Yeah, and I think you know there’s a lot of tech now that can really create a kind of different retail operating model, especially in retail’s case. So you know a lot of advanced retailers now that have daily science and have invested, they run their businesses on a much more probabilistic basis. So you know, when I started it was much more frequency of sale. Now it’s probability of sale and they can start adding those probabilities to kind of have a more cognitive procurement function. So the probability of this being a more low impact route if I ship, it is probably available to them now.
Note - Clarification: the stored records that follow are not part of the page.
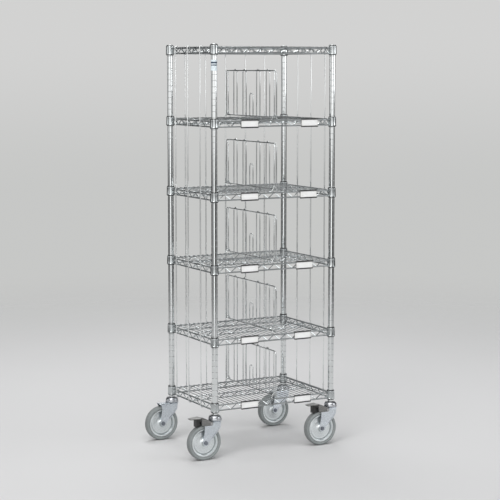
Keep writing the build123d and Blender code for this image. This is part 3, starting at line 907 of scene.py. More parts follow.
@dataclass
class Posts:
    """Four grooved tubes with a flush cap on each."""

    layout: Layout
    radius: float = 12.7
    wall: float = 1.3
    groove_depth: float = 0.6
    groove_width: float = 2.0
    pitch: float = 25.4
    first_groove: float = 18.0
    cap_rise: float = 2.0
    cap_edge: float = 1.2
    plug_depth: float = 12.0
    sides: int = 40

    def profile(self, foot: float, head: float) -> FloatArray:
        """Half section of the tube, with a round-bottomed groove at every pitch.

        Each groove is six points, from the full radius at its rims to the radius less the depth at its floor.

        Args:
            foot: height of the tube's lower end.
            head: height of its upper end.

        Returns:
            Rows of radius and height.
        """
        start = self.layout.levels[-1] + self.first_groove
        centres = np.arange(start, head - self.groove_width, self.pitch)
        share = np.array([-0.5, -0.34, -0.2, 0.2, 0.34, 0.5])
        depth = np.array([0.0, 0.55, 1.0, 1.0, 0.55, 0.0])
        heights = (centres[:, None] + share * self.groove_width).ravel()
        radii = np.tile(self.radius - depth * self.groove_depth, len(centres))
        bore = self.radius - self.wall
        outer = np.stack([radii, heights], -1)
        foot_edge = np.array([[bore, foot], [self.radius - 0.3, foot], [self.radius, foot + 0.3]])
        head_edge = np.array([[self.radius, head], [bore, head]])
        return np.concatenate([foot_edge, outer, head_edge])

    def cap_profile(self, head: float) -> FloatArray:
        """Half section of the cap: a low crown, radius falling as the cosine near the rim, over a plug."""
        crest, edge = head + self.cap_rise, self.cap_edge
        t = np.linspace(0, math.pi / 2, 6)
        crown = np.stack([self.radius - edge + edge * np.cos(t), crest - edge + 1.1 * np.sin(t)], -1)
        top = np.array([[self.radius - 5.0, crest - 0.02], [0.0, crest]])
        plug = self.radius - self.wall - 0.05
        low, seat = head - self.plug_depth, head + 0.02
        foot = np.array([[0.0, low], [plug, low], [plug, seat], [self.radius - 0.2, seat]])
        return np.concatenate([foot, crown, top])

    def build(self, effects: Effects) -> None:
        """Make and dress the posts and their caps.

        Args:
            effects: the shared node groups.
        """
        chrome = POST_CHROME.build(effects)
        caps: list[Surface] = []
        for corner, centre in self.layout.posts.items():
            name = corner.value
            low, high = box_of(f"post_{name}")
            tube = turned(self.profile(low[2], high[2]), centre, Z_AXIS, self.sides)
            reach = np.linalg.norm((tube.points - centre)[:, :2], axis=1)
            # Painted shade: the groove floors get the finish's darker third colour, on top of the shade that
            # the grooves cast themselves.
            shaded_groove_floor = (reach < self.radius - 0.1) & (reach > self.radius - self.wall + 0.05)
            tube = tube.worn_and_shaded(np.where(shaded_groove_floor, 1.0, 0.0))
            add_piece(f"grooved_post_{name}", tube, chrome, "post_chrome", "root", f"post_{name}")
            caps.append(turned(self.cap_profile(high[2]), centre, Z_AXIS, self.sides, closed=False))
        add_piece("round_caps", joined(*caps), CAP_CHROME.build(effects), "cap_chrome", "root", "post_caps")


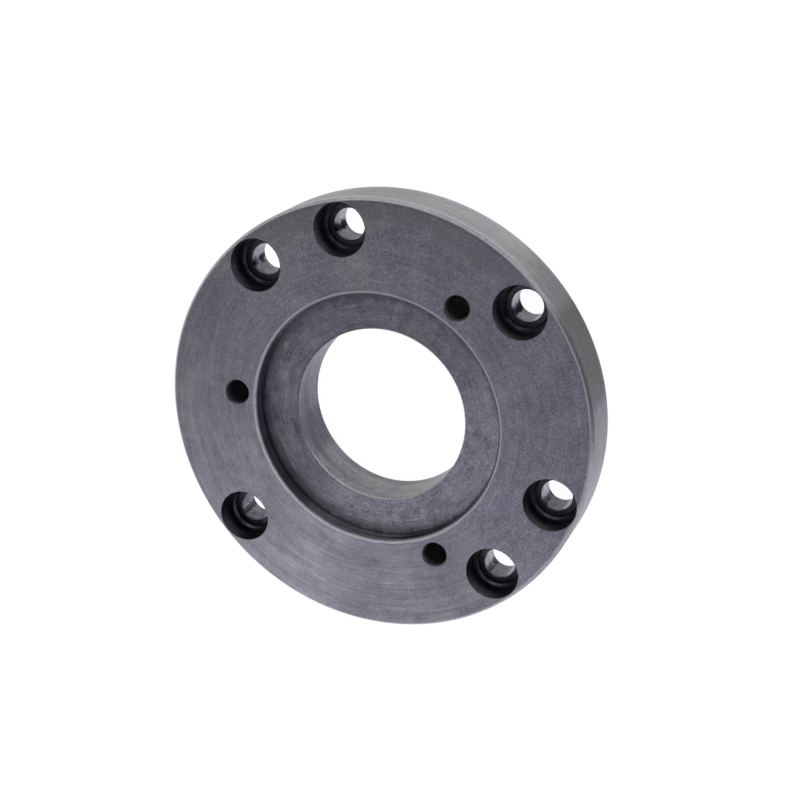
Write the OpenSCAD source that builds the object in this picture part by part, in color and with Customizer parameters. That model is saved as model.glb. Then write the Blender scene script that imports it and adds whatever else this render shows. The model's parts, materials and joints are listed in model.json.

So I think just sort of leveraging some of the advances that were made just on things like forecasting, where it’s probabilistic elements, means you’re going to just, you know, be able to sort of cut down some of the sort of false moves around you know, trucking stock and moving stock. 

Mike Giambattista 

So, if you’re willing, I would love to see if we could set up a follow up, follow up conversation in six or nine months just to address these topics and see how we feel. We’re afraid to see how you feel the retail world is responding to them, because I think every one of these is really important. Every one of them is certainly on retailers radars, but you know, moving forward on all fronts can be tricky, as you know. 

Matt Hopkins 

Yeah, I think that would be great. I think there has gone a bit of a sort of half term progress check we should definitely do on some of these predictions, as you said. But yeah, I’m really keen to see how some of these you know, these things that have made the top of the CXO agenda get executed. So, yeah, look forward to it. 

Mike Giambattista 

Well then, as they say, my people will be in touch with your people. We’ll be good to go. 

Matt Hopkins 

But Matt. 

Mike Giambattista 

Hopkins, thank you so much for your time and your insights. It is a ton of fun and hugely insightful and, I think, really important, so thanks.